If two integer sequences ${\displaystyle \scriptstyle \{a_{1},a_{2},\dots \}\,}$ and ${\displaystyle \scriptstyle \{b_{1},b_{2},\ldots \}\,}$ are related by[1]

${\displaystyle 1+\sum _{n=1}^{\infty }b_{n}x^{n}=\prod _{i=1}^{\infty }{\frac {1}{(1-x^{i})^{a_{i}}}}\,}$

or, in terms of generating functions ${\displaystyle \scriptstyle A(x)\,}$ and ${\displaystyle \scriptstyle B(x)\,}$,

${\displaystyle 1+B(x)=\exp {\bigg [}\sum _{k=1}^{\infty }{\frac {A(x^{k})}{k}}{\bigg ]}\,}$

then ${\displaystyle \scriptstyle \{b_{n}\}\,}$ is said to be the Euler transform of ${\displaystyle \scriptstyle \{a_{n}\}\,}$.

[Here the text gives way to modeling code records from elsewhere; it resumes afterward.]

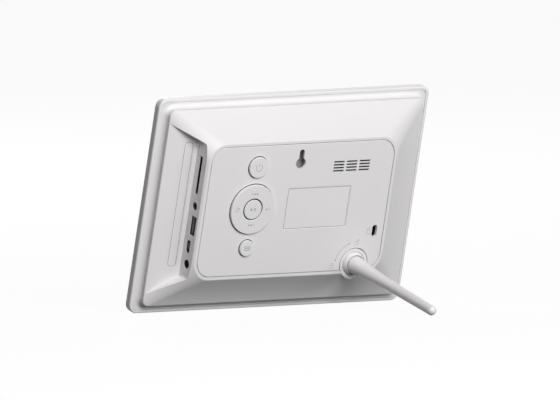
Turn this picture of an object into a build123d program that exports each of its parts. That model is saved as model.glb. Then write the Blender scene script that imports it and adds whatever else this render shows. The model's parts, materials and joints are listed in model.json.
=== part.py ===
from build123d import *
from math import atan2, cos, radians, sin, tan
import os

# Digital photo frame that stands on one round leg plugged into its back.
#
# Everything is drawn in the plane of the leaning frame: x to the right as seen from behind, y up
# along the frame, and z out of its back, counted from the ridge that runs round the rear of the rim.
# The plane "rim" carries that drawing to the standing frame, where +X is to the right as seen from
# the front, +Y points backwards and +Z is up, with the origin on the table under the middle of the
# whole.  Lengths are in millimetres and angles in degrees.

# ---------------------------------------------------------------- driving dimensions

# Stance
frame_width = 218.0         # across the rim
frame_height = 152.5        # along the leaning frame
lean = 14.87                # how far the frame leans back

# Front bezel, a shallow tray whose wall makes the rim
rim_depth = 6.0             # front face to rear ridge
rim_corner = 6.5            # rounding of the rim in plan
rim_wall = 2.3              # wall round the tray
rim_lip = 1.1               # rounding of the rear ridge
rim_edge = 1.5              # rounding of the front edge
bezel_face = 2.0            # thickness of the front face
bezel_border = 17.0         # width of the front face
bezel_bevel = 1.3           # bevel round the picture opening
bezel_corner = 2.0          # rounding of the picture opening
bezel_ledge = 2.0           # ledge inside the wall that carries the cover

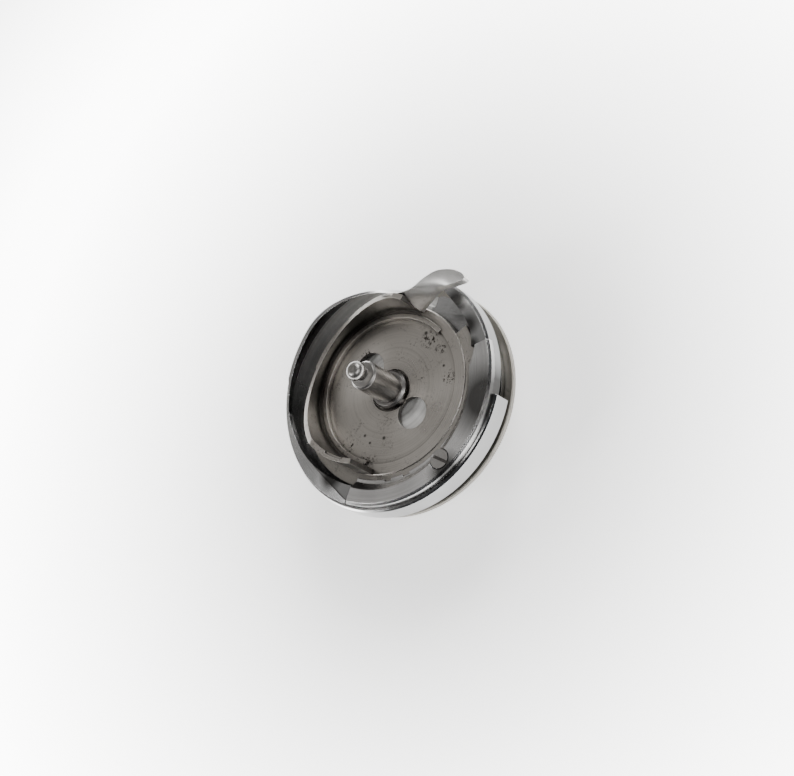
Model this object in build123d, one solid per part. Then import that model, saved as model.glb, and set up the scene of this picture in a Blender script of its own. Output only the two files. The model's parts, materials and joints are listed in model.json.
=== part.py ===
from build123d import *
import math
import os

# Rotary sewing hook with its bobbin-case base, in millimetres.
# The shaft axis is Z. The origin is on that axis, at the hub's rear face.
# Angles are in plan, counterclockwise from +X, as seen from the front (+Z).

# ---- driving dimensions ----
FACE = 17.0                  # front face of the retaining ring
BODY_R = 19.4                # outside of the hook body and the ring
RIM_INNER_R = 18.7           # inside of the thin left rim
CORE_R = 15.6                # core that carries the raceway
FLANGE_R = 19.15             # rear flange disc
FLANGE_FRONT = FACE - 7.2
FLANGE_REAR = FACE - 8.2
BEVEL = 0.4                  # polished bevel on the outer front edge

RACE_FLOOR = FACE - 2.55     # ledge that the rib runs on
RACE_R = 16.25               # wall round the rib
RUN = 0.05                   # running clearance, radial and axial
RIB_R = RACE_R - RUN
RIB_TOP = FACE - 1.30
RING_REAR = FACE - 1.25
CUP_FLOOR = FACE - 3.55      # inner bottom of the hook body
SKIRT_R = 13.50              # journal under the bobbin-case base
CAVITY_FLOOR = FACE - 6.1    # bottom of the hollow inside the left rim
CUP_START = 118.0            # where the left rim begins
STEP_R = 17.7                # low step round the core in the thread opening

RING_START = 282.8           # retaining ring, from below the horn ...
RING_END = 407.5             # ... round to the root of the beak
RING_INNER_R = 15.0
RING_CUSP = 392.0            # where the inner edge turns outwards
BEAK_END = 462.5
BEAK_INNER_R = 17.0

BAND_R = 20.05               # outer guard band
BAND_T = 0.6
BAND_TOP = FACE - 1.4
BAND_REAR = FACE - 5.0
BAND_START = 205.0
BAND_END = 381.5

SHAFT_R = 3.97               # shaft bore
SHAFT_DEPTH = 11.1           # length of the shaft bore
WICK_R = 3.0                 # seat of the oil wick beyond it
HUB_R = 8.5
SPIGOT_R = 6.5
SPIGOT_END = FACE - 4.4
FIT = 0.02                   # clearance of a pressed piece

BASE_R = 14.14               # cylinder of the bobbin-case base
BASE_TOP = FACE - 1.13
DISC_TOP = FACE - 1.63       # turned floor disc
DISC_REAR = FACE - 2.5
DISC_R = 12.28
RIDGE_R0 = 11.9
RIDGE_R1 = 12.7
RIDGE_TOP = FACE - 0.8
HOLE_R = 2.65                # two through holes in the floor
HOLE_AT = (5.95, -1.45)

WALL_R0 = 13.2               # guard wall of the bobbin-case base
WALL_R1 = 14.05
WALL_LOW = 0.8               # its lowest height above the ring's face
WALL_HIGH = 5.2
WALL_SLOPE = 0.42
FINGER_T = 1.4               # thickness of the position finger
WALL_START = 97.0
WALL_END = 293.0

STUD_R = 2.35
STUD_SHOULDER = FACE + 6.3
STUD_NECK_R = 1.15
STUD_TIP_R = 1.58
STUD_TIP = FACE + 9.3
FOOT_R = 1.9                 # stud inside its collar
COLLAR_R = 3.2
COLLAR_TOP = DISC_TOP + 0.95
RECESS_R = 3.55


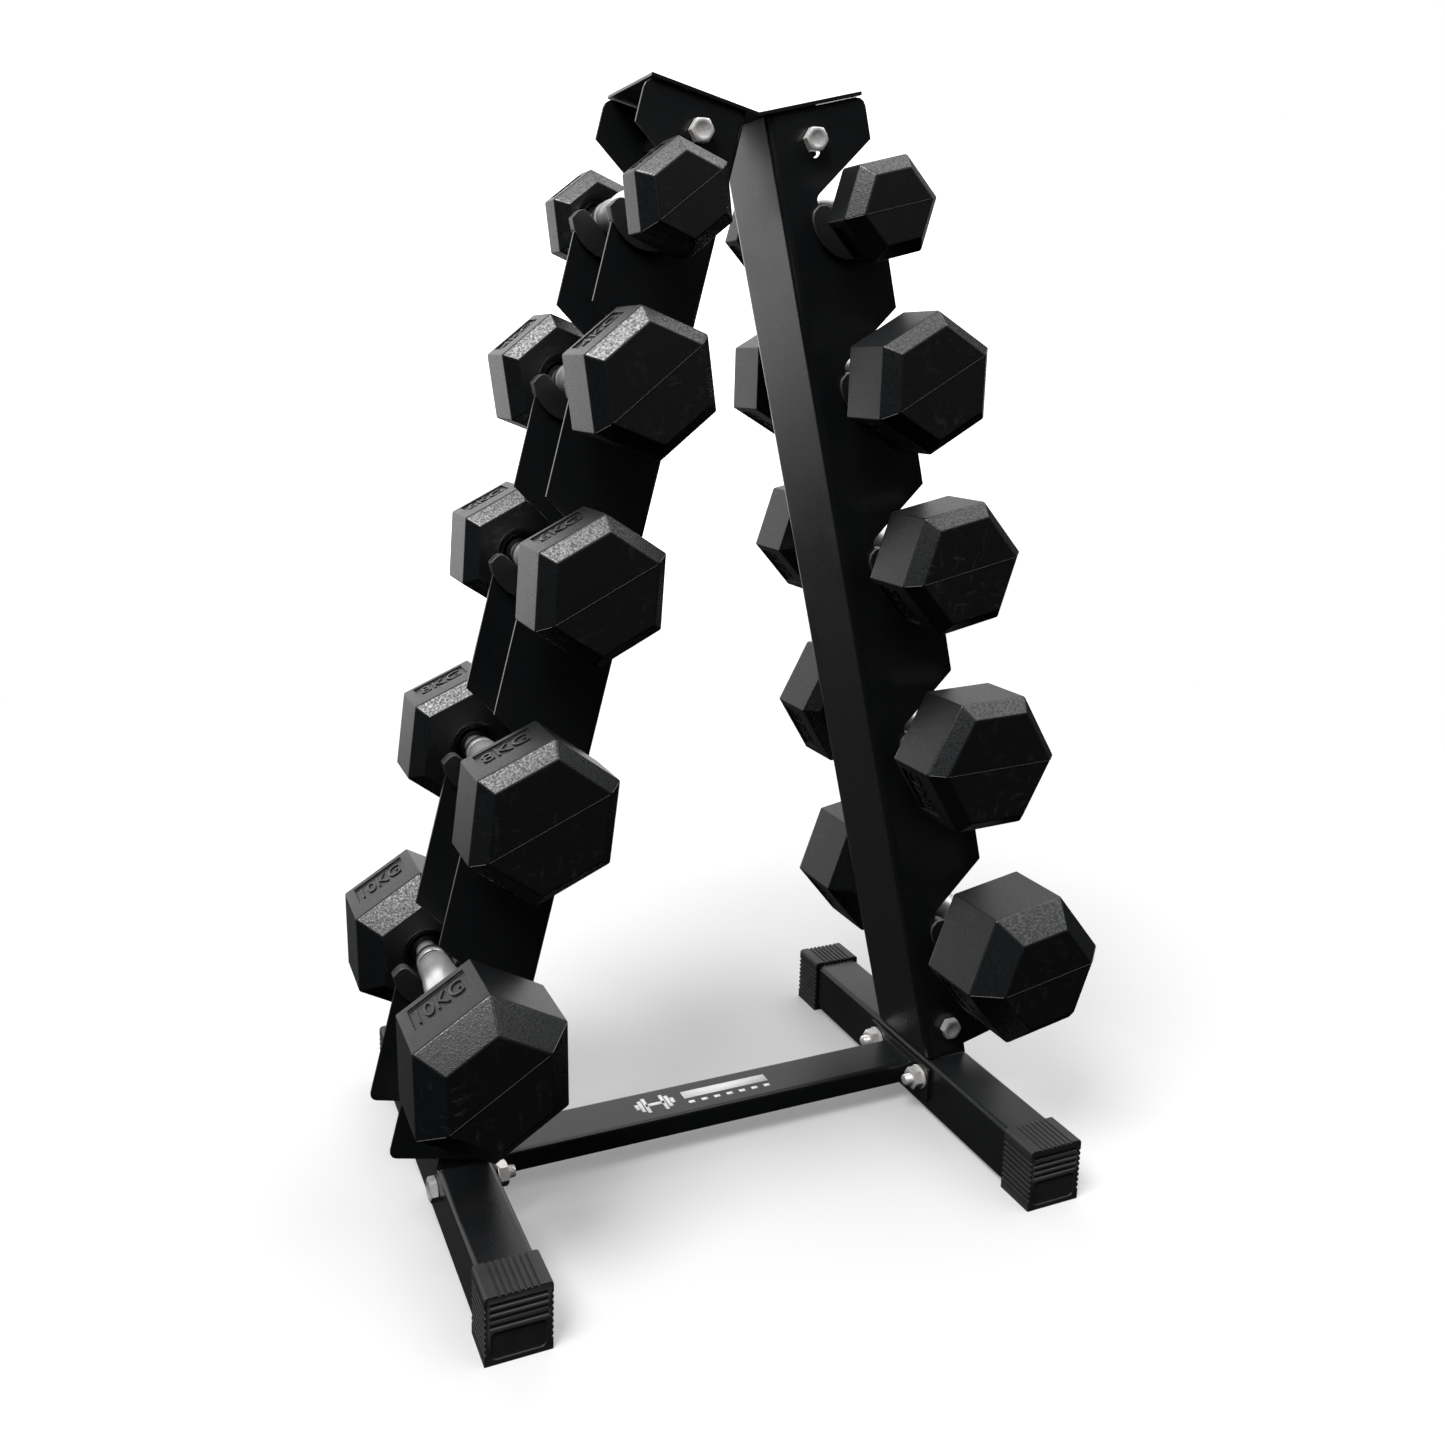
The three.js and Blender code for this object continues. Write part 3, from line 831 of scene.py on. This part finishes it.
def build_dumbbell(side, tier):
    """Two rubber heads, a steel handle and four rings, which ride together."""
    node = f"dumbbell_{side}_{tier}"
    size = measured(node)
    middle = size["middle"]
    text = f"{WEIGHTS[tier - 1]}KG"
    marks = {"left": (0, 3), "right": (2, 5)}[side]
    for end, sign in ENDS.items():
        name = f"{node}_head_{end}"
        mesh = head_mesh(name, size, sign, marks, text)
        mesh.transform(Matrix.Translation(middle))
        head = piece(name, mesh, node, HEAD_LOOKS, node)
        soften(head, EDGE_ROUND, by_weight=True)
        for kind, (place, width) in RINGS.items():
            name = f"{node}_ring_{kind}_{end}"
            mesh = ring_mesh(name, width)
            spot = middle + Vector((0, sign * place, 0))
            mesh.transform(Matrix.Translation(spot) @ pointing(ALONG_Y))
            piece(name, mesh, node, [RING_RUBBER])
    name = f"{node}_handle"
    mesh = handle_mesh(name)
    mesh.transform(Matrix.Translation(middle) @ pointing(ALONG_Y))
    piece(name, mesh, node, [CHROME])


# ----------------------------------------------------------------------------------------
# Camera, floor and light
# ----------------------------------------------------------------------------------------

CAMERA_PLACE = (-0.4608, -0.8655, 0.6896)
CAMERA_HEADING = -19.53  # degrees round Z, from looking along +Y
CAMERA_TILT = 80.91  # degrees up from looking straight down
CAMERA_ROLL = 0.349  # degrees round its own axis
CAMERA_LENS = 29.49  # millimetres, on a sensor 36 mm wide
CAMERA_SHIFT = (0.1226, -0.1215)
LIGHT_DISTANCE = 4.5


def build_camera():
    """The photo's viewing angle."""
    data = bpy.data.cameras.new("camera")
    data.sensor_width = 36
    data.lens = CAMERA_LENS
    data.shift_x, data.shift_y = CAMERA_SHIFT
    camera = bpy.data.objects.new("camera", data)
    bpy.context.scene.collection.objects.link(camera)
    turn = (
        Matrix.Rotation(math.radians(CAMERA_HEADING), 4, "Z")
        @ Matrix.Rotation(math.radians(CAMERA_TILT), 4, "X")
        @ Matrix.Rotation(math.radians(CAMERA_ROLL), 4, "Z")
    )
    camera.matrix_world = Matrix.Translation(CAMERA_PLACE) @ turn
    bpy.context.scene.camera = camera


def build_floor():
    """A round stretch of pale floor. Past its rim the white surroundings look the same."""
    made = bmesh.new()
    bmesh.ops.create_circle(made, cap_ends=True, radius=FLOOR_RADIUS, segments=64)
    floor = bpy.data.objects.new("floor", finished_mesh("floor", made))
    floor.data.materials.append(floor_look())
    bpy.context.scene.collection.objects.link(floor)
    floor.visible_glossy = False
    floor.visible_diffuse = False


def add_light(name, kind, direction, energy):
    """A light that shines on the middle of the rack from a direction."""
    data = bpy.data.lights.new(name, kind)
    data.energy = energy
    light = bpy.data.objects.new(name, data)
    bpy.context.scene.collection.objects.link(light)
    middle = (cad_box[0] + cad_box[1]) / 2
    place = middle + Vector(direction).normalized() * LIGHT_DISTANCE
    light.matrix_world = Matrix.Translation(place) @ pointing(direction)
    return data


def build_light():
    """A soft box up on the left, and a wide soft light from above."""
    key = add_light("key", "AREA", (-0.5, -0.28, 0.83), 290)
    key.size = 2.1
    ceiling = add_light("ceiling", "SUN", (0.4, -0.05, 1), 2.9)
    ceiling.angle = math.radians(75)


def build_surroundings():
    """White where the camera looks. What the rack reflects is bright behind it, dim in front."""
    world = bpy.data.worlds.new("studio")
    bpy.context.scene.world = world
    world.use_nodes = True
    tree = world.node_tree
    nodes, links = tree.nodes, tree.links
    direction = nodes.new("ShaderNodeSeparateXYZ")
    links.new(nodes.new("ShaderNodeTexCoord").outputs["Generated"], direction.inputs["Vector"])
    behind = mapped(tree, direction.outputs["Y"], (0.45, 1.0), (0.02, 2.2), smooth=True)
    above = mapped(tree, direction.outputs["Z"], (-0.36, -0.12), (0.05, 1.0), smooth=True)
    reflected = combined(tree, "MULTIPLY", behind, above)
    seen = nodes.new("ShaderNodeLightPath").outputs["Is Camera Ray"]
    strength = combined(tree, "MAXIMUM", reflected, seen)
    background = nodes["Background"]
    background.inputs["Color"].default_value = (1, 1, 1, 1)
    links.new(strength, background.inputs["Strength"])
    bpy.context.scene.view_settings.view_transform = "Standard"


build_camera()
build_floor()
build_light()
build_surroundings()
build_frame()
build_mark()
build_fasteners()
for side in SIDES:
    for tier in TIERS:
        build_dumbbell(side, tier)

## Combinatorial interpretation

If ${\displaystyle \{a_{1},a_{2},\dots \}}$ is a nonnegative integer sequence with Euler transform ${\displaystyle \{b_{1},b_{2},\ldots \},}$ then ${\displaystyle b_{n}}$ is the number of weakly increasing sequences of pairs ${\displaystyle ((x_{1},y_{1}),...,(x_{k},y_{k}))}$ such that ${\displaystyle x_{1}+...+x_{k}=n}$ and ${\displaystyle 1<=y_{i}<=a(x_{i})}$ for all ${\displaystyle i}$.

For example, the third part of the Euler transform of {1,2,4,8,...} is A034691(3) = 7, corresponding to the following 7 sequences of pairs.

• ${\displaystyle ((1,1),(1,1),(1,1))}$
• ${\displaystyle ((1,1),(2,1))}$
• ${\displaystyle ((1,1),(2,2))}$
• ${\displaystyle ((3,1))}$
• ${\displaystyle ((3,2))}$
• ${\displaystyle ((3,3))}$
• ${\displaystyle ((3,4))}$

## Notes

1. Sloane and Plouffe 1995, pp. 20-21.

## References

• Sloane, N. J. A. and Plouffe, S., The Encyclopedia of Integer Sequences, San Diego, CA, Academic Press, pp. 20-21, 1995.